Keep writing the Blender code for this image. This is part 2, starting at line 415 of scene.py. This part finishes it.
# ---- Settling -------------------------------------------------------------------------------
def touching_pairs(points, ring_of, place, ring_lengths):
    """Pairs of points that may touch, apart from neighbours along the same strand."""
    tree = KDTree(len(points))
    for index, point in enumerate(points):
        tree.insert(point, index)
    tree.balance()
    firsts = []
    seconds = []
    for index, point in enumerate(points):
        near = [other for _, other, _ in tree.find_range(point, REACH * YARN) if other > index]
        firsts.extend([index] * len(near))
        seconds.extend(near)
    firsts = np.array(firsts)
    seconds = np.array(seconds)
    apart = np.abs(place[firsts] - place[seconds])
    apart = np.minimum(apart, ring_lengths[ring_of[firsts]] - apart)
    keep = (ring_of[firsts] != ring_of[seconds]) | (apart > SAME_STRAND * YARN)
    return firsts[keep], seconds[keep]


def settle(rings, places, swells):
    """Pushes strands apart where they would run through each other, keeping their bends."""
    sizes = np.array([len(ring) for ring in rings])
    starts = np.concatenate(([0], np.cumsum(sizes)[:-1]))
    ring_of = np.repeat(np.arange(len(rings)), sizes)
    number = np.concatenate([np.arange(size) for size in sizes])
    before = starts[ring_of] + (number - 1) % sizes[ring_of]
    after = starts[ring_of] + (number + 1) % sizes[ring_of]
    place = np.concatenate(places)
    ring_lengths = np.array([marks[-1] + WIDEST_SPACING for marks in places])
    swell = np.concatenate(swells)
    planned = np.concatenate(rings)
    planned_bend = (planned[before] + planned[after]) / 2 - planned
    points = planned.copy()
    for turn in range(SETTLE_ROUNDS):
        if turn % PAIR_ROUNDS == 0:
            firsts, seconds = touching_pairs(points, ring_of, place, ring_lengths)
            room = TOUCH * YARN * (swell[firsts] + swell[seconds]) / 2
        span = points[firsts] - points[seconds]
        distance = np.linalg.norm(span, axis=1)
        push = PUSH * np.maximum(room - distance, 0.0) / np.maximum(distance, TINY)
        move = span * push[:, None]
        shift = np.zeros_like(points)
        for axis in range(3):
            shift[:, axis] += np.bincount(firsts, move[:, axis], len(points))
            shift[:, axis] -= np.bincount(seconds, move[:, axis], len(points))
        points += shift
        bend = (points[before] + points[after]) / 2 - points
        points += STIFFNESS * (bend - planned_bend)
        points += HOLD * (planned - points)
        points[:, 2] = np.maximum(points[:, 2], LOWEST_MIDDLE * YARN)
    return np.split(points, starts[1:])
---
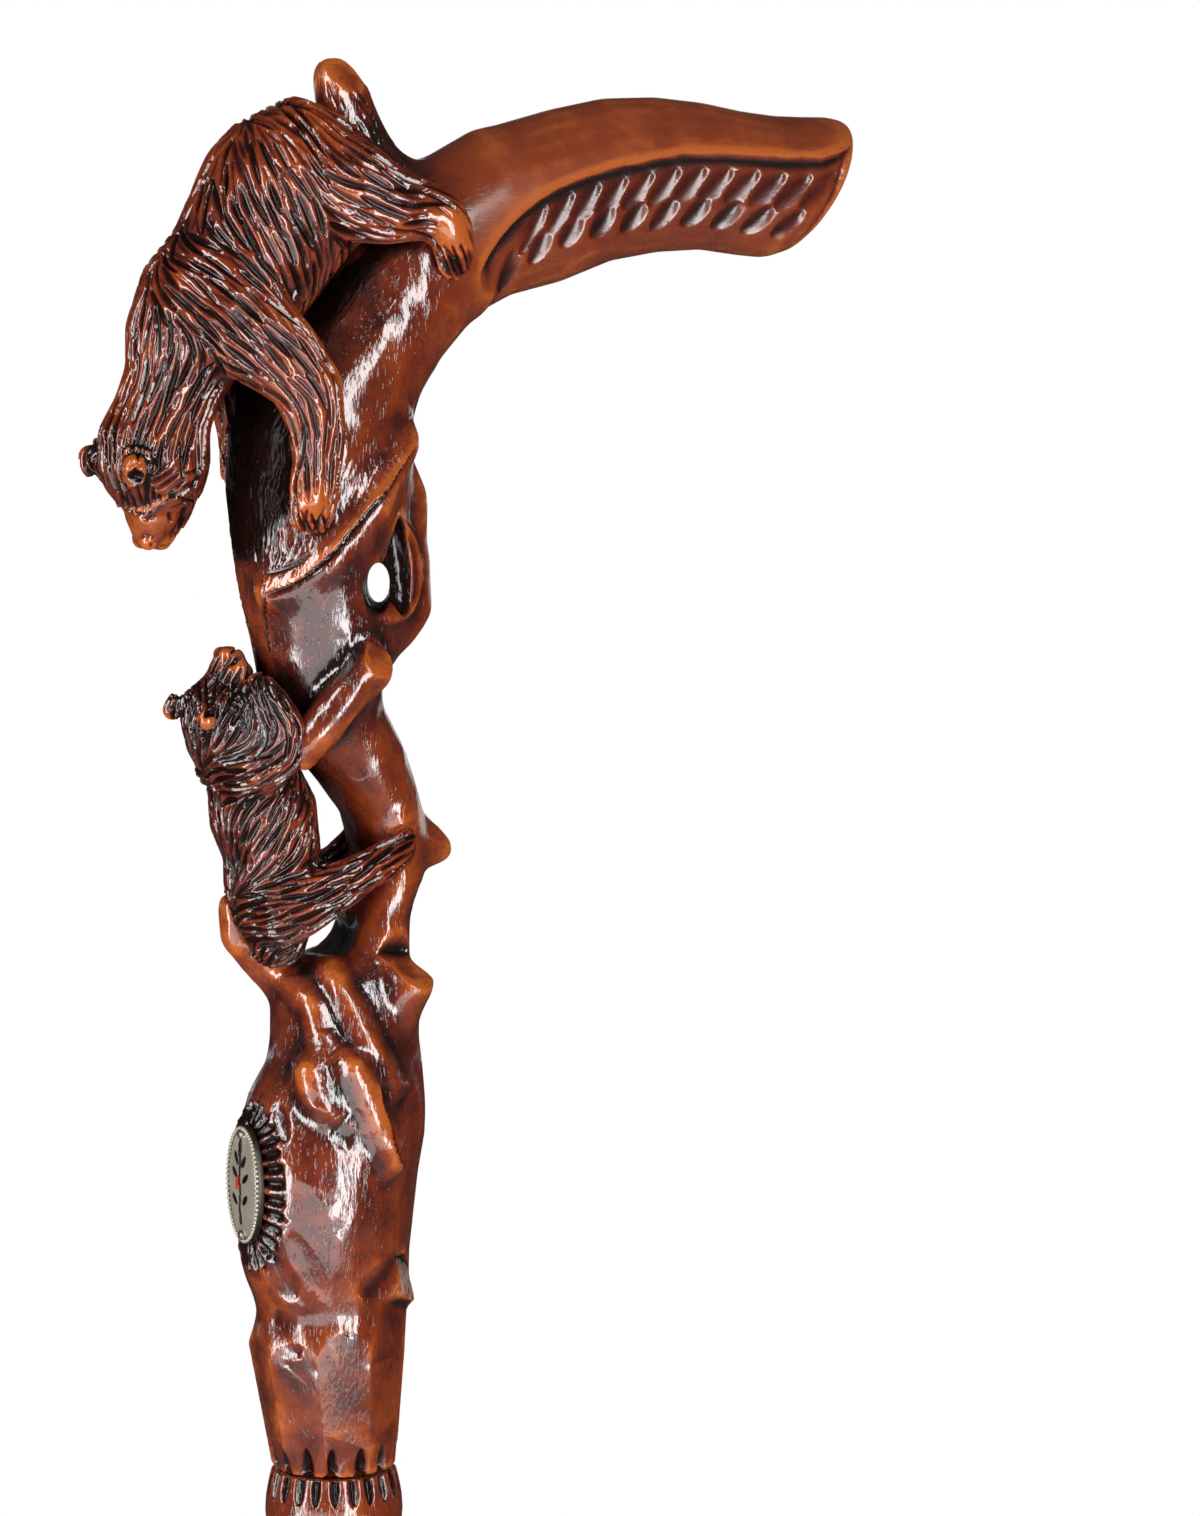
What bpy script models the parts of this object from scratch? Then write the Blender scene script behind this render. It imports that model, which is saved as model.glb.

[REQUIREMENT]: Begin with the line containing "Keep writing the", end with the line containing "return firsts[keep], seconds[keep]", and repeat every line in that stretch exactly.

[EXERCISE RESPONSE]:
Keep writing the Blender code for this image. This is part 2, starting at line 415 of scene.py. This part finishes it.
# ---- Settling -------------------------------------------------------------------------------
def touching_pairs(points, ring_of, place, ring_lengths):
    """Pairs of points that may touch, apart from neighbours along the same strand."""
    tree = KDTree(len(points))
    for index, point in enumerate(points):
        tree.insert(point, index)
    tree.balance()
    firsts = []
    seconds = []
    for index, point in enumerate(points):
        near = [other for _, other, _ in tree.find_range(point, REACH * YARN) if other > index]
        firsts.extend([index] * len(near))
        seconds.extend(near)
    firsts = np.array(firsts)
    seconds = np.array(seconds)
    apart = np.abs(place[firsts] - place[seconds])
    apart = np.minimum(apart, ring_lengths[ring_of[firsts]] - apart)
    keep = (ring_of[firsts] != ring_of[seconds]) | (apart > SAME_STRAND * YARN)
    return firsts[keep], seconds[keep]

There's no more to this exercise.